Modeling code records:
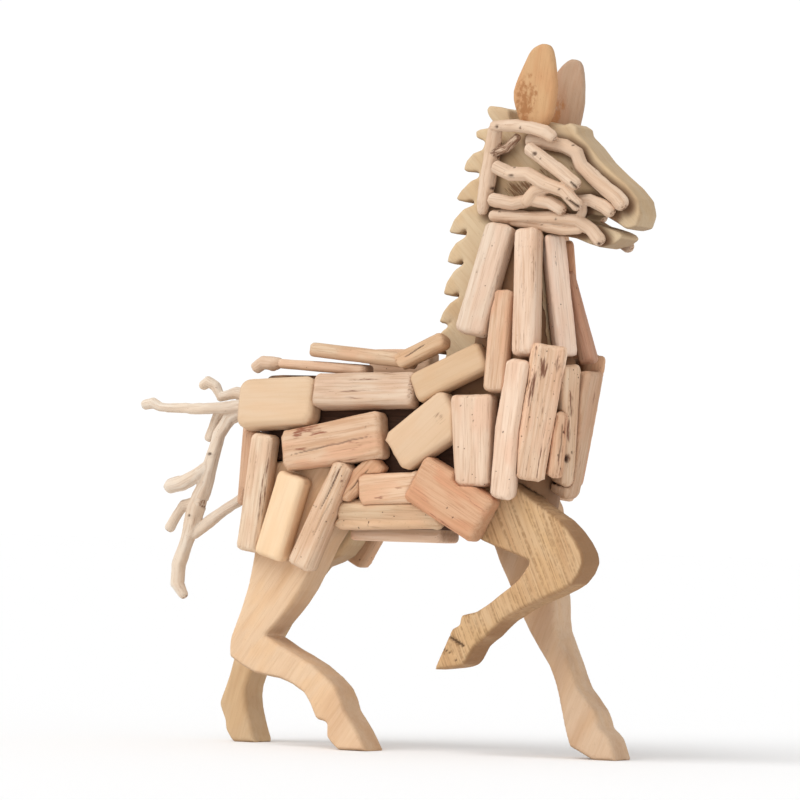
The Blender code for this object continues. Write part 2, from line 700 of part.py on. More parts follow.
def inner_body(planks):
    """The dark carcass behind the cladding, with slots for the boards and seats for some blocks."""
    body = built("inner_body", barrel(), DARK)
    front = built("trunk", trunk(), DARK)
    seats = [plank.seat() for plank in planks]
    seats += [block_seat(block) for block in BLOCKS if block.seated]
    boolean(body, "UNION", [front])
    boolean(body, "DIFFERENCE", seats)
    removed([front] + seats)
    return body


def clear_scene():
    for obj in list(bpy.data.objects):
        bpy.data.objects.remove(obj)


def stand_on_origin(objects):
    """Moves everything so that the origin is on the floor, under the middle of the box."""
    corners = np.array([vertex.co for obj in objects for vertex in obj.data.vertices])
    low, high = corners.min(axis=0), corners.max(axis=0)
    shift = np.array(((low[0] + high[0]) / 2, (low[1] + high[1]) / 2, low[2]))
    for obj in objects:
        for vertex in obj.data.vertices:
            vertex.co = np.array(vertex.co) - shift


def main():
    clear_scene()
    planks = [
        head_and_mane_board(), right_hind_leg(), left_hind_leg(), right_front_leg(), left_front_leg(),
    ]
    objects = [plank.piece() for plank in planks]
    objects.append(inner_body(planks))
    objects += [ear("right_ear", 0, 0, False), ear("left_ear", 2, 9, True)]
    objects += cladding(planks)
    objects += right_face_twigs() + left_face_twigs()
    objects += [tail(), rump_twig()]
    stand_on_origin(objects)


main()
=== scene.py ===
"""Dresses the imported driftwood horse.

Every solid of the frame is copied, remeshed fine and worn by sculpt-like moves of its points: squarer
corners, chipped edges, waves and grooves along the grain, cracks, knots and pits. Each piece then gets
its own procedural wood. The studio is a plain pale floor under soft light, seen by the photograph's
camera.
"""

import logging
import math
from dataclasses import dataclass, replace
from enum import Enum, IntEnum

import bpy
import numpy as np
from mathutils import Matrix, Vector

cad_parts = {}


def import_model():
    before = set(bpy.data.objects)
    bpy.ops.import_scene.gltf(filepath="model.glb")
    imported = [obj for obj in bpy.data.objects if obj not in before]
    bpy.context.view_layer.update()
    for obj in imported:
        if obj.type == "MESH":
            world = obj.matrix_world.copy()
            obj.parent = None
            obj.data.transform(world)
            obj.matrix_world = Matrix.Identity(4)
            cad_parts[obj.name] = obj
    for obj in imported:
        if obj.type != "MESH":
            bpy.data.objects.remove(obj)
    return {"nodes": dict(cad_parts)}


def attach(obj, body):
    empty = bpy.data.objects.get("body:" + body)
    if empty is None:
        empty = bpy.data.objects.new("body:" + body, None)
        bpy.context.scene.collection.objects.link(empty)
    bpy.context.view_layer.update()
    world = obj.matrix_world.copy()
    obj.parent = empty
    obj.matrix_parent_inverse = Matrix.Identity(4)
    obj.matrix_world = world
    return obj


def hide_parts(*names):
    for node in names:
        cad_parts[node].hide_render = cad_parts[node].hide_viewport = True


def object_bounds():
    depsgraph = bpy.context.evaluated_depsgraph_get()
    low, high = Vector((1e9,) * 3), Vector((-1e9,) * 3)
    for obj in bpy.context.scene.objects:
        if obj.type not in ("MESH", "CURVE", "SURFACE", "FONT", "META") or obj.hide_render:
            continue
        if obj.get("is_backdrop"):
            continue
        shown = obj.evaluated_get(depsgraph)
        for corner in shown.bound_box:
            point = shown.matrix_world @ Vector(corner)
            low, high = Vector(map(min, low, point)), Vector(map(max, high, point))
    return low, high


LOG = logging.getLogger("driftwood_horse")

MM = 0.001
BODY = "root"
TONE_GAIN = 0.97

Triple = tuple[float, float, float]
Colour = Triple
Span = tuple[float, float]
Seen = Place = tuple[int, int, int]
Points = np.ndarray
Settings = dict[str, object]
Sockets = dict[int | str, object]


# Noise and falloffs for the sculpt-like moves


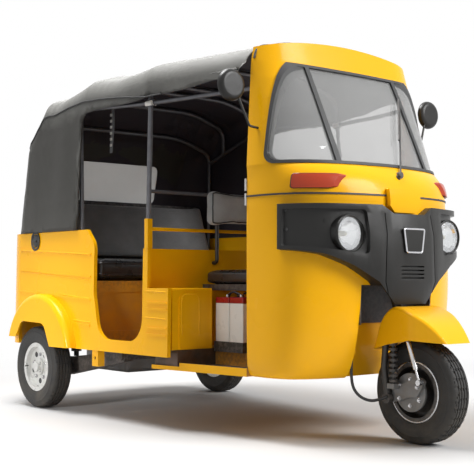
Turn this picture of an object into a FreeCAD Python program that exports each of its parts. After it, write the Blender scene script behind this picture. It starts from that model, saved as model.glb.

▶ PROBLEM
Each line of the material should be echoed exactly.

▶ THE OUTPUT
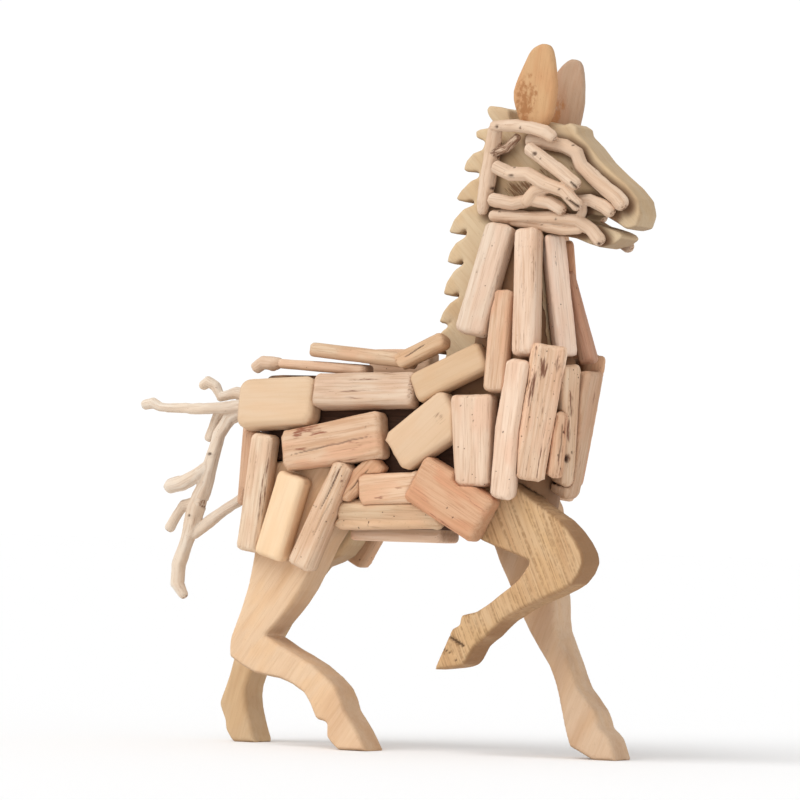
The Blender code for this object continues. Write part 2, from line 700 of part.py on. More parts follow.
def inner_body(planks):
    """The dark carcass behind the cladding, with slots for the boards and seats for some blocks."""
    body = built("inner_body", barrel(), DARK)
    front = built("trunk", trunk(), DARK)
    seats = [plank.seat() for plank in planks]
    seats += [block_seat(block) for block in BLOCKS if block.seated]
    boolean(body, "UNION", [front])
    boolean(body, "DIFFERENCE", seats)
    removed([front] + seats)
    return body


def clear_scene():
    for obj in list(bpy.data.objects):
        bpy.data.objects.remove(obj)


def stand_on_origin(objects):
    """Moves everything so that the origin is on the floor, under the middle of the box."""
    corners = np.array([vertex.co for obj in objects for vertex in obj.data.vertices])
    low, high = corners.min(axis=0), corners.max(axis=0)
    shift = np.array(((low[0] + high[0]) / 2, (low[1] + high[1]) / 2, low[2]))
    for obj in objects:
        for vertex in obj.data.vertices:
            vertex.co = np.array(vertex.co) - shift


def main():
    clear_scene()
    planks = [
        head_and_mane_board(), right_hind_leg(), left_hind_leg(), right_front_leg(), left_front_leg(),
    ]
    objects = [plank.piece() for plank in planks]
    objects.append(inner_body(planks))
    objects += [ear("right_ear", 0, 0, False), ear("left_ear", 2, 9, True)]
    objects += cladding(planks)
    objects += right_face_twigs() + left_face_twigs()
    objects += [tail(), rump_twig()]
    stand_on_origin(objects)


main()
=== scene.py ===
"""Dresses the imported driftwood horse.

Every solid of the frame is copied, remeshed fine and worn by sculpt-like moves of its points: squarer
corners, chipped edges, waves and grooves along the grain, cracks, knots and pits. Each piece then gets
its own procedural wood. The studio is a plain pale floor under soft light, seen by the photograph's
camera.
"""

import logging
import math
from dataclasses import dataclass, replace
from enum import Enum, IntEnum

import bpy
import numpy as np
from mathutils import Matrix, Vector

cad_parts = {}


def import_model():
    before = set(bpy.data.objects)
    bpy.ops.import_scene.gltf(filepath="model.glb")
    imported = [obj for obj in bpy.data.objects if obj not in before]
    bpy.context.view_layer.update()
    for obj in imported:
        if obj.type == "MESH":
            world = obj.matrix_world.copy()
            obj.parent = None
            obj.data.transform(world)
            obj.matrix_world = Matrix.Identity(4)
            cad_parts[obj.name] = obj
    for obj in imported:
        if obj.type != "MESH":
            bpy.data.objects.remove(obj)
    return {"nodes": dict(cad_parts)}


def attach(obj, body):
    empty = bpy.data.objects.get("body:" + body)
    if empty is None:
        empty = bpy.data.objects.new("body:" + body, None)
        bpy.context.scene.collection.objects.link(empty)
    bpy.context.view_layer.update()
    world = obj.matrix_world.copy()
    obj.parent = empty
    obj.matrix_parent_inverse = Matrix.Identity(4)
    obj.matrix_world = world
    return obj


def hide_parts(*names):
    for node in names:
        cad_parts[node].hide_render = cad_parts[node].hide_viewport = True


def object_bounds():
    depsgraph = bpy.context.evaluated_depsgraph_get()
    low, high = Vector((1e9,) * 3), Vector((-1e9,) * 3)
    for obj in bpy.context.scene.objects:
        if obj.type not in ("MESH", "CURVE", "SURFACE", "FONT", "META") or obj.hide_render:
            continue
        if obj.get("is_backdrop"):
            continue
        shown = obj.evaluated_get(depsgraph)
        for corner in shown.bound_box:
            point = shown.matrix_world @ Vector(corner)
            low, high = Vector(map(min, low, point)), Vector(map(max, high, point))
    return low, high


LOG = logging.getLogger("driftwood_horse")

MM = 0.001
BODY = "root"
TONE_GAIN = 0.97

Triple = tuple[float, float, float]
Colour = Triple
Span = tuple[float, float]
Seen = Place = tuple[int, int, int]
Points = np.ndarray
Settings = dict[str, object]
Sockets = dict[int | str, object]


# Noise and falloffs for the sculpt-like moves


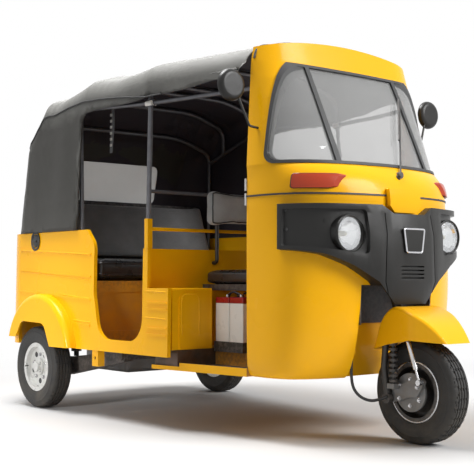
Turn this picture of an object into a FreeCAD Python program that exports each of its parts. After it, write the Blender scene script behind this picture. It starts from that model, saved as model.glb.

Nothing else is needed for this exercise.